TASK STATEMENT: Reproduce the material exactly, omitting nothing.

SOURCE DATA:
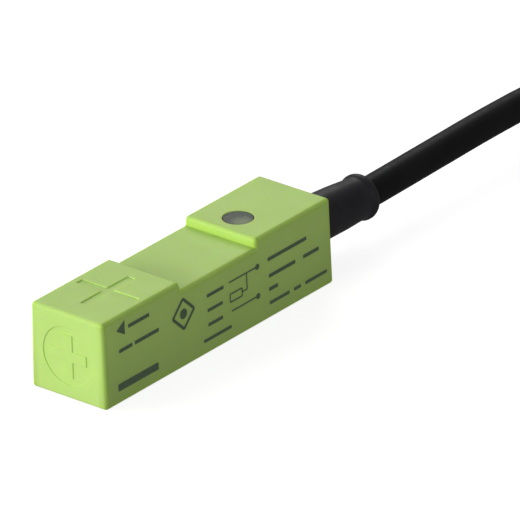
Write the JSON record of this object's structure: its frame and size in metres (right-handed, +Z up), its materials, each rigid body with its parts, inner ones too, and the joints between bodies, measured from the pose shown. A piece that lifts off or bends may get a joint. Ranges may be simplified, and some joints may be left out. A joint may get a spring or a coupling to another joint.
{
  "type": "proximity sensor",
  "caption": "Inductive proximity sensor in a slim square plastic case, with a clamp recess across its top, a cross marking the sensing axis and a moulded-on cable.",
  "frame": {"origin": "the middle of the housing's underside, which rests on the mounting surface", "axes": "+Z up out of the top, where the clamp recess is; the sensing face looks towards -Y and the cable leaves towards +Y; +X is the side that carries the printed marks"},
  "size_m": [0.0401, 0.1847, 0.0351],
  "materials": {
    "case": "satin moulded yellow-green plastic with a fine grain",
    "window": "smoky translucent moulded plastic",
    "bushing": "smooth black flexible plastic with a soft sheen",
    "ferrite": "dull dark grey sintered ferrite",
    "bobbin": "natural moulded plastic",
    "copper": "enamelled copper wire",
    "board": "green solder mask over glass laminate",
    "chip_body": "black moulded package with tinned leads",
    "capacitor": "tan ceramic with tinned ends",
    "resistor": "dark glazed ceramic with tinned ends",
    "led": "clear red epoxy",
    "solder": "bright tinned metal",
    "resin": "dark cast resin",
    "jacket": "black extruded cable jacket with a soft sheen",
    "print": "dark grey-green ink, printed on the case",
    "tie": "black moulded nylon",
    "brown_insulation": "brown extruded insulation",
    "black_insulation": "black extruded insulation",
    "blue_insulation": "blue extruded insulation"
  },
  "bodies": {
    "root": {"housing": "case", "end_cap": "case", "indicator_lens": "window", "cable_bushing": "bushing", "ferrite_core": "ferrite", "coil_bobbin": "bobbin", "coil_winding": "copper", "coil_wires": "copper", "circuit_board": "board", "detector_ic": "chip_body", "output_transistor": "chip_body", "voltage_regulator": "chip_body", "protection_diodes": "chip_body", "chip_capacitors": "capacitor", "chip_resistors": "resistor", "indicator_led": "led", "solder_joints": "solder", "potting_resin": "resin", "jacket_end": "jacket", "brown_wire": "brown_insulation", "black_wire": "black_insulation", "blue_wire": "blue_insulation", "cable_lead": "jacket", "cable_hank": "jacket", "cable_ties": "tie", "cable_tail": "jacket", "brown_lead": "brown_insulation", "black_lead": "black_insulation", "blue_lead": "blue_insulation", "tinned_tips": "solder"}
  },
  "joints": []
}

SOLUTION FOR THIS EXERCISE:
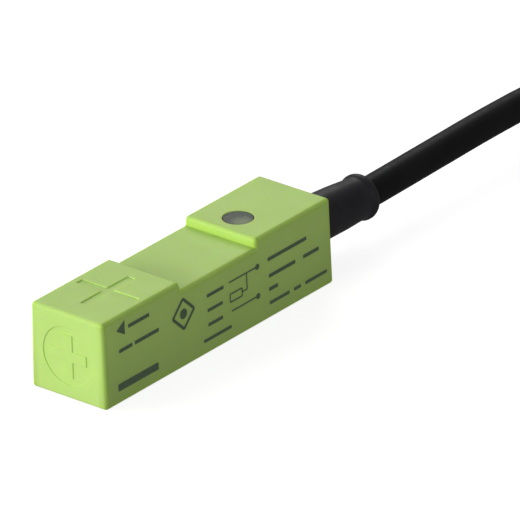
Write the JSON record of this object's structure: its frame and size in metres (right-handed, +Z up), its materials, each rigid body with its parts, inner ones too, and the joints between bodies, measured from the pose shown. A piece that lifts off or bends may get a joint. Ranges may be simplified, and some joints may be left out. A joint may get a spring or a coupling to another joint.
{
  "type": "proximity sensor",
  "caption": "Inductive proximity sensor in a slim square plastic case, with a clamp recess across its top, a cross marking the sensing axis and a moulded-on cable.",
  "frame": {"origin": "the middle of the housing's underside, which rests on the mounting surface", "axes": "+Z up out of the top, where the clamp recess is; the sensing face looks towards -Y and the cable leaves towards +Y; +X is the side that carries the printed marks"},
  "size_m": [0.0401, 0.1847, 0.0351],
  "materials": {
    "case": "satin moulded yellow-green plastic with a fine grain",
    "window": "smoky translucent moulded plastic",
    "bushing": "smooth black flexible plastic with a soft sheen",
    "ferrite": "dull dark grey sintered ferrite",
    "bobbin": "natural moulded plastic",
    "copper": "enamelled copper wire",
    "board": "green solder mask over glass laminate",
    "chip_body": "black moulded package with tinned leads",
    "capacitor": "tan ceramic with tinned ends",
    "resistor": "dark glazed ceramic with tinned ends",
    "led": "clear red epoxy",
    "solder": "bright tinned metal",
    "resin": "dark cast resin",
    "jacket": "black extruded cable jacket with a soft sheen",
    "print": "dark grey-green ink, printed on the case",
    "tie": "black moulded nylon",
    "brown_insulation": "brown extruded insulation",
    "black_insulation": "black extruded insulation",
    "blue_insulation": "blue extruded insulation"
  },
  "bodies": {
    "root": {"housing": "case", "end_cap": "case", "indicator_lens": "window", "cable_bushing": "bushing", "ferrite_core": "ferrite", "coil_bobbin": "bobbin", "coil_winding": "copper", "coil_wires": "copper", "circuit_board": "board", "detector_ic": "chip_body", "output_transistor": "chip_body", "voltage_regulator": "chip_body", "protection_diodes": "chip_body", "chip_capacitors": "capacitor", "chip_resistors": "resistor", "indicator_led": "led", "solder_joints": "solder", "potting_resin": "resin", "jacket_end": "jacket", "brown_wire": "brown_insulation", "black_wire": "black_insulation", "blue_wire": "blue_insulation", "cable_lead": "jacket", "cable_hank": "jacket", "cable_ties": "tie", "cable_tail": "jacket", "brown_lead": "brown_insulation", "black_lead": "black_insulation", "blue_lead": "blue_insulation", "tinned_tips": "solder"}
  },
  "joints": []
}